## Task directions
Repeat exactly the lines of the listing below, please, starting with the first and ending with the line containing "cut to a slab."; leave out the rest.

## Data section
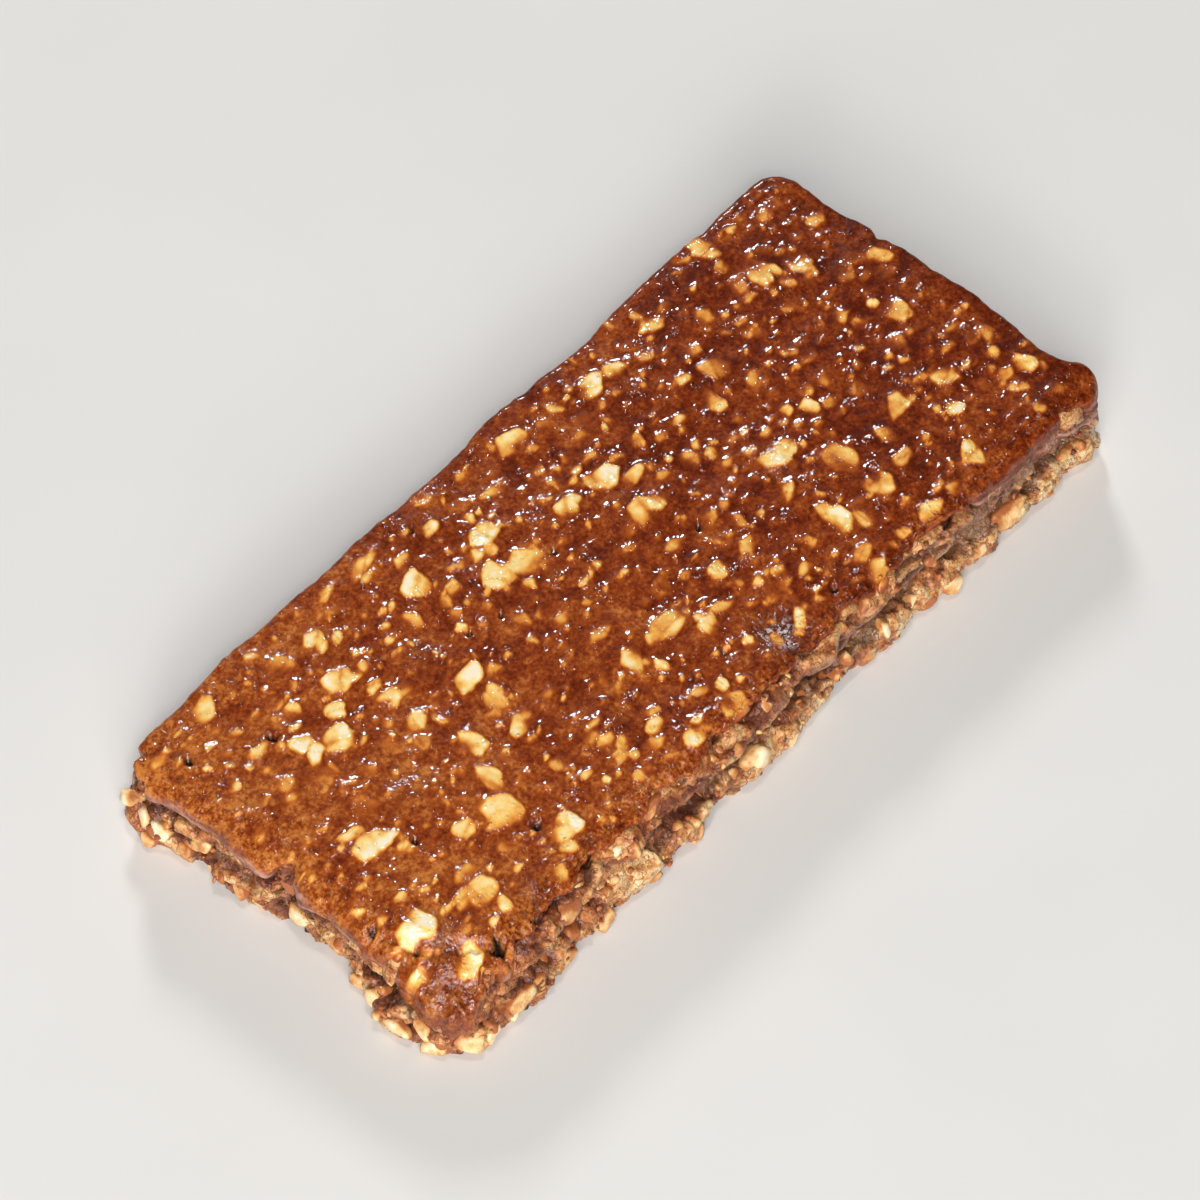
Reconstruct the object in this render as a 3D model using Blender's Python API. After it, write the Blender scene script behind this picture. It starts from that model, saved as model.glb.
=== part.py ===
"""A pressed granola bar: chopped nuts bound in a brown syrup paste, cut to a slab.

The bar lies flat along X. Its top has a smooth skin that rolls over into a lip.
Under the lip a crevice runs all round, and below it stands the crumbly lower band.
One corner is cracked off the skin and sags.
"""

from math import cos, exp, hypot, pi, sin, sqrt

import bmesh
import bpy

MM = 0.001

# Driving dimensions, in millimetres
LENGTH = 98.2
WIDTH = 43.6
THICKNESS = 10.0

# Plan radius at each corner, by the signs of x and y
CORNER_RADII = {(-1, 1): 4.4, (1, 1): 3.2, (1, -1): 4.2, (-1, -1): 4.0}

# Side section: how far the roundings and the crevice reach in from the side, and how high.
# The lip is worn further back along the side at negative y.
LIP_DEPTH = 1.2
LIP_HEIGHT = 2.4
WORN_LIP_DEPTH = 0.9
FOOT_DEPTH = 0.9
FOOT_HEIGHT = 1.4
CREVICE_DEPTH = 1.5
CREVICE_LEVEL = 4.3
CREVICE_HALF_HEIGHT = 0.8
CREVICE_DEEPENING = 2.4

# Waves: amplitude, waves along the length, waves across the width, phase
LIP_WAVES = ((0.22, 1.6, 1.1, 0.4), (0.16, 4.7, 3.1, 2.2), (0.10, 10.3, 6.2, 4.0))
BAND_WAVES = ((0.25, 2.3, 1.4, 1.2), (0.24, 6.1, 4.3, 3.3), (0.18, 12.7, 7.9, 0.6))
CREVICE_WAVES = ((0.35, 1.9, 2.7, 5.2), (0.25, 5.3, 3.7, 1.7))
SKIN_WAVES = (
    (0.08, 2.2, 1.3, 0.9),
    (0.08, 1.7, -1.9, 2.9),
    (0.05, 4.3, 2.2, 5.1),
    (0.05, 3.9, -2.8, 1.3),
    (0.04, 8.1, 3.7, 2.7),
    (0.04, 6.9, -4.9, 0.2),
)

# Places where the side stands out or in: x, y, reach, push on the lip, push on the band
SWELLS = (
    (-50.0, -15.6, 4.0, 0.2, 2.4),
    (-40.5, -22.0, 5.0, 0.3, 1.6),
    (-28.0, -22.0, 9.0, 0.0, 0.4),
    (-49.0, -2.5, 6.0, -0.2, -1.3),
    (-49.0, 0.8, 1.5, -1.2, 0.0),
    (-48.5, 19.5, 4.0, 0.7, 1.3),
    (48.5, -20.0, 4.0, 1.0, 1.1),
    (39.0, -21.8, 4.5, 0.0, 0.6),
    (49.0, -4.0, 11.0, 0.8, 0.2),
    (-36.0, 22.0, 12.0, 0.6, 0.2),
    (4.0, 22.0, 10.0, 0.6, 0.0),
)

# Shallow hollows and swells of the skin: x, y, reach, height
SKIN_SPOTS = (
    (5.0, -16.5, 3.2, -0.45),
    (-22.0, -16.0, 4.0, -0.20),
    (-42.5, -1.5, 2.4, 0.18),
    (-29.5, -9.5, 2.4, 0.20),
    (-14.5, 14.5, 2.6, 0.18),
    (20.8, -2.6, 2.0, 0.15),
    (47.0, 12.0, 3.0, -0.25),
    (36.5, -8.5, 3.0, -0.20),
)

# The cracked corner: the crack's two ends, its step and width, and how the corner sags
CRACK_START = (-47.8, -9.5)
CRACK_END = (-38.8, -21.6)
CRACK_STEP = 0.45
CRACK_WIDTH = 0.8
SAG_SLOPE = 0.36
SAG_FLOOR = 3.6

# Mesh spacing, and how fast the outline's wavering dies away inside the rim
COLUMNS_X = 54
COLUMNS_Y = 24
SIDE_ROWS = 15
RIM_FADE = 12

PASTE_COLOUR = (0.235, 0.075, 0.022, 1.0)
PASTE_ROUGHNESS = 0.35


def waves(terms, x, y):
    """Sum of plane sine waves counted over the bar's length and width."""
    turn = 2 * pi
    return sum(
        size * sin(turn * (along * x / LENGTH + across * y / WIDTH) + phase)
        for size, along, across, phase in terms
    )


def bump(x, y, centre_x, centre_y, reach):
    """Bell curve that is 1 at its centre and fades over its reach."""
    return exp(-((x - centre_x) ** 2 + (y - centre_y) ** 2) / reach**2)


def smooth_step(low, high, value):
    """0 below low, 1 above high, with an even cubic between."""
    t = min(max((value - low) / (high - low), 0.0), 1.0)
    return t * t * (3 - 2 * t)


def corner_frame(x, y):
    """Signs of the nearest corner, its arc's centre, and how far past the centre a point is."""
    side_x = 1 if x > 0 else -1
    side_y = 1 if y > 0 else -1
    radius = CORNER_RADII[(side_x, side_y)]
    centre_x = LENGTH / 2 - radius
    centre_y = WIDTH / 2 - radius
    past_x = max(abs(x) - centre_x, 0.0)
    past_y = max(abs(y) - centre_y, 0.0)
    return side_x, side_y, centre_x, centre_y, past_x, past_y


def round_corner(x, y):
    """Turns the square corners of a rectangle into arcs, keeping nested squares nested."""
    side_x, side_y, centre_x, centre_y, past_x, past_y = corner_frame(x, y)
    if not past_x or not past_y:
        return x, y
    shrink = max(past_x, past_y) / hypot(past_x, past_y)
    return side_x * (centre_x + past_x * shrink), side_y * (centre_y + past_y * shrink)


def outward(edge_x, edge_y):
    """Unit direction straight out of the side at a point of the plan outline."""
    side_x, side_y, _, _, past_x, past_y = corner_frame(edge_x, edge_y)
    reach = hypot(past_x, past_y)
    return side_x * past_x / reach, side_y * past_y / reach


def arc_inset(depth, height, from_edge):
    """How far a quarter ellipse lies in from the side, at a height from the edge it rounds."""
    up = min(max(from_edge / height, 0.0), 1.0)
    return depth * (1 - sqrt(1 - (1 - up) ** 2))


def crevice_inset(x, y, z):
    """How far the crevice reaches in: a bell over the height, whose level and depth waver."""
    waver = waves(CREVICE_WAVES, x, y)
    height = (z - CREVICE_LEVEL - waver) / CREVICE_HALF_HEIGHT
    depth = CREVICE_DEPTH * (1 + CREVICE_DEEPENING * waver * abs(waver))
    return depth * exp(-(height**2))


def side_offset(x, y, z):
    """How far the side stands out of the plan outline at a level: lip, crevice, band, foot."""
    lip_push = waves(LIP_WAVES, x, y)
    band_push = waves(BAND_WAVES, x, y)
    for place_x, place_y, reach, on_lip, on_band in SWELLS:
        near = bump(x, y, place_x, place_y, reach)
        lip_push += on_lip * near
        band_push += on_band * near
    upper = smooth_step(CREVICE_LEVEL - 1, CREVICE_LEVEL + 1, z)
    lip_depth = LIP_DEPTH + WORN_LIP_DEPTH * smooth_step(0, WIDTH / 2, -y)
    inset = (
        arc_inset(lip_depth, LIP_HEIGHT, THICKNESS - z)
        + arc_inset(FOOT_DEPTH, FOOT_HEIGHT, z)
        + crevice_inset(x, y, z)
    )
    return band_push + (lip_push - band_push) * upper - inset


def skin_height(x, y):
    """How far the skin lies above the bar's plain thickness: slow waves, hollows, swells."""
    spots = sum(
        height * bump(x, y, place_x, place_y, reach)
        for place_x, place_y, reach, height in SKIN_SPOTS
    )
    return waves(SKIN_WAVES, x, y) + spots


def sag(x, y, z):
    """How far a point of the cracked corner has dropped, from the crack out to the tip."""
    run_x = CRACK_END[0] - CRACK_START[0]
    run_y = CRACK_END[1] - CRACK_START[1]
    across = (x - CRACK_START[0]) * run_y - (y - CRACK_START[1]) * run_x
    past = across / hypot(run_x, run_y)
    drop = CRACK_STEP * smooth_step(0, CRACK_WIDTH, past) + SAG_SLOPE * max(past, 0.0)
    return drop * max(z - SAG_FLOOR, 0.0) / (THICKNESS - SAG_FLOOR)


def settle(x, y, z):
    """A point in metres, with the skin's relief and the corner's sag put on its level."""
    raised = z + skin_height(x, y) * z / THICKNESS
    return x * MM, y * MM, (raised - sag(x, y, raised)) * MM


def top_sheet():
    """The top: a grid of quads fitted to the outline. Each point keeps its outline point."""
    sheet = bmesh.new()
    bmesh.ops.create_grid(sheet, x_segments=COLUMNS_X, y_segments=COLUMNS_Y, size=1.0)
    outline = sheet.verts.layers.float_vector.new("outline")
    for vert in sheet.verts:
        half_x = vert.co.x * LENGTH / 2
        half_y = vert.co.y * WIDTH / 2
        rim = max(abs(vert.co.x), abs(vert.co.y))
        x, y = round_corner(half_x, half_y)
        if rim:
            edge_x, edge_y = round_corner(half_x / rim, half_y / rim)
            vert[outline] = (edge_x, edge_y, 0.0)
            out_x, out_y = outward(edge_x, edge_y)
            push = side_offset(edge_x, edge_y, THICKNESS) * rim**RIM_FADE
            x += out_x * push
            y += out_y * push
        vert.co = settle(x, y, THICKNESS)
    return sheet


def extrude_side(sheet):
    """Extrudes the top's rim down the side section, row by row, and returns the foot's edges."""
    outline = sheet.verts.layers.float_vector["outline"]
    rim = [edge for edge in sheet.edges if edge.is_boundary]
    for row in range(1, SIDE_ROWS + 1):
        level = THICKNESS * (1 + cos(pi * row / SIDE_ROWS)) / 2
        made = bmesh.ops.extrude_edge_only(sheet, edges=rim)["geom"]
        rim = [part for part in made if isinstance(part, bmesh.types.BMEdge) and part.is_boundary]
        for vert in (part for part in made if isinstance(part, bmesh.types.BMVert)):
            edge_x, edge_y, _ = vert[outline]
            out_x, out_y = outward(edge_x, edge_y)
            push = side_offset(edge_x, edge_y, level)
            vert.co = settle(edge_x + out_x * push, edge_y + out_y * push, level)
    return rim


def centre_plan(sheet):
    """Moves the bar so that the middle of its plan box is at the origin."""
    xs = [vert.co.x for vert in sheet.verts]
    ys = [vert.co.y for vert in sheet.verts]
    shift = (-(min(xs) + max(xs)) / 2, -(min(ys) + max(ys)) / 2, 0.0)
    bmesh.ops.translate(sheet, verts=sheet.verts, vec=shift)


def paste_material():
    """Brown syrup paste with a soft shine."""
    material = bpy.data.materials.new("paste")
    material.use_nodes = True
    shader = material.node_tree.nodes["Principled BSDF"]
    shader.inputs["Base Color"].default_value = PASTE_COLOUR
    shader.inputs["Roughness"].default_value = PASTE_ROUGHNESS
    shader.inputs["Metallic"].default_value = 0.0
    return material


def make_bar():
    """The whole bar as one closed solid with a flat underside."""
    sheet = top_sheet()
    foot = extrude_side(sheet)
    bmesh.ops.contextual_create(sheet, geom=foot)
    centre_plan(sheet)
    bmesh.ops.recalc_face_normals(sheet, faces=sheet.faces)
    mesh = bpy.data.meshes.new("bar")
    sheet.to_mesh(mesh)
    sheet.free()
    mesh.shade_smooth()
    mesh.materials.append(paste_material())
    bar = bpy.data.objects.new("bar", mesh)
    bpy.context.scene.collection.objects.link(bar)


for old in list(bpy.data.objects):
    bpy.data.objects.remove(old)
make_bar()
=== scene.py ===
"""Looks of a pressed granola bar: the crumb, its glossy skin, the chopped nuts in both, loose crumbs."""

import bpy
import numpy as np
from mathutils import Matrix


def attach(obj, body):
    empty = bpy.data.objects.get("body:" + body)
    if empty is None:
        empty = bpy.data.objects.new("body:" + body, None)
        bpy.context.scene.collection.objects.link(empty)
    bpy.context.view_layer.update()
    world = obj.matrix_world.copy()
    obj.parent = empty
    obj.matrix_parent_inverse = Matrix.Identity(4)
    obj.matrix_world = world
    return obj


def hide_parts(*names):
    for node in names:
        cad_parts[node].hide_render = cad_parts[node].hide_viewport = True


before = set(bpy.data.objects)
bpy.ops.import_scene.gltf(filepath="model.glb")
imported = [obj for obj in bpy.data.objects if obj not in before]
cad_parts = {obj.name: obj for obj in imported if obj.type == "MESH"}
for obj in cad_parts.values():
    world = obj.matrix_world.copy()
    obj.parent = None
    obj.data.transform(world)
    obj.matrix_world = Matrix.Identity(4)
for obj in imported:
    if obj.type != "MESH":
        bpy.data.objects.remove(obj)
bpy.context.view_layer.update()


# ---------------------------------------------------------------------------
# The crumb. Chopped nuts pressed together with syrup paste fill the whole bar under its skin.
# It shows all round the cut sides: a broken ledge under the skin, a worn lip with a painted mauve sheen, a crevice
# darkened with painted shade where two pressed layers meet, and below it the band that stands on the flat foot.
# ---------------------------------------------------------------------------
MM = 0.001
LENGTH = 98.2
WIDTH = 43.6
THICKNESS = 10.0
OUTLINE_CENTRE = (0.487, 0.27)
CORNER_RADII = {(1, 1): 3.2, (-1, 1): 4.4, (-1, -1): 4.0, (1, -1): 4.2}

# Waves of the side: amplitude, waves along the length, waves across the width, phase
LIP_WAVES = ((0.22, 1.6, 1.1, 0.4), (0.16, 4.7, 3.1, 2.2), (0.10, 10.3, 6.2, 4.0))
BAND_WAVES = ((0.25, 2.3, 1.4, 1.2), (0.24, 6.1, 4.3, 3.3), (0.18, 12.7, 7.9, 0.6))
CREVICE_WAVES = ((0.35, 1.9, 2.7, 5.2), (0.25, 5.3, 3.7, 1.7))
CREVICE_DEPTH = 1.5
CREVICE_LEVEL = 4.3
CREVICE_HALF_HEIGHT = 0.8
CREVICE_DEEPENING = 2.4

# Places where the side stands out or in: x, y, reach, push on the lip, push on the band
SWELLS = (
    (-50.0, -15.6, 4.0, 0.7, 1.7),
    (-40.5, -22.0, 5.0, 0.9, 1.4),
    (-48.0, -20.5, 3.5, 1.3, -0.1),
    (-28.0, -22.0, 9.0, 0.0, 0.4),
    (-49.0, -2.5, 6.0, -0.2, -1.3),
    (-49.0, 0.8, 1.5, -1.2, 0.0),
    (-48.5, 20.5, 4.0, 1.2, 1.5),
    (49.3, -20.2, 3.4, 2.2, 1.7),
    (39.0, -21.8, 4.5, 0.0, 0.2),
    (49.0, -5.0, 11.0, 1.0, 0.2),
    (-36.0, 22.0, 12.0, 0.6, 0.2),
    (4.0, 22.0, 10.0, 0.6, 0.0),
)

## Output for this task
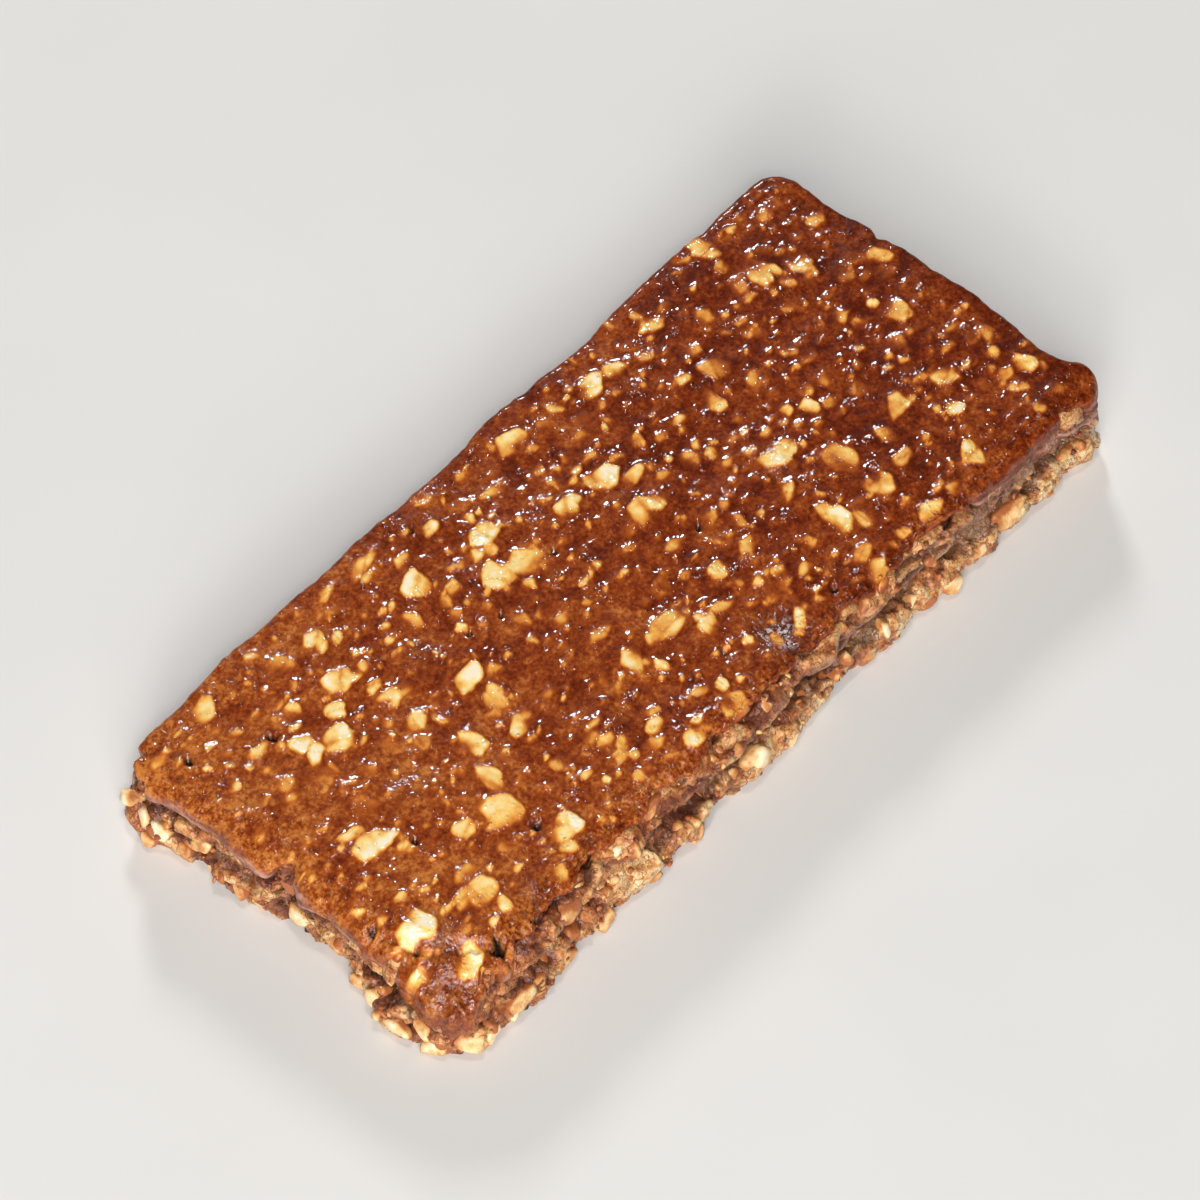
Reconstruct the object in this render as a 3D model using Blender's Python API. After it, write the Blender scene script behind this picture. It starts from that model, saved as model.glb.
=== part.py ===
"""A pressed granola bar: chopped nuts bound in a brown syrup paste, cut to a slab.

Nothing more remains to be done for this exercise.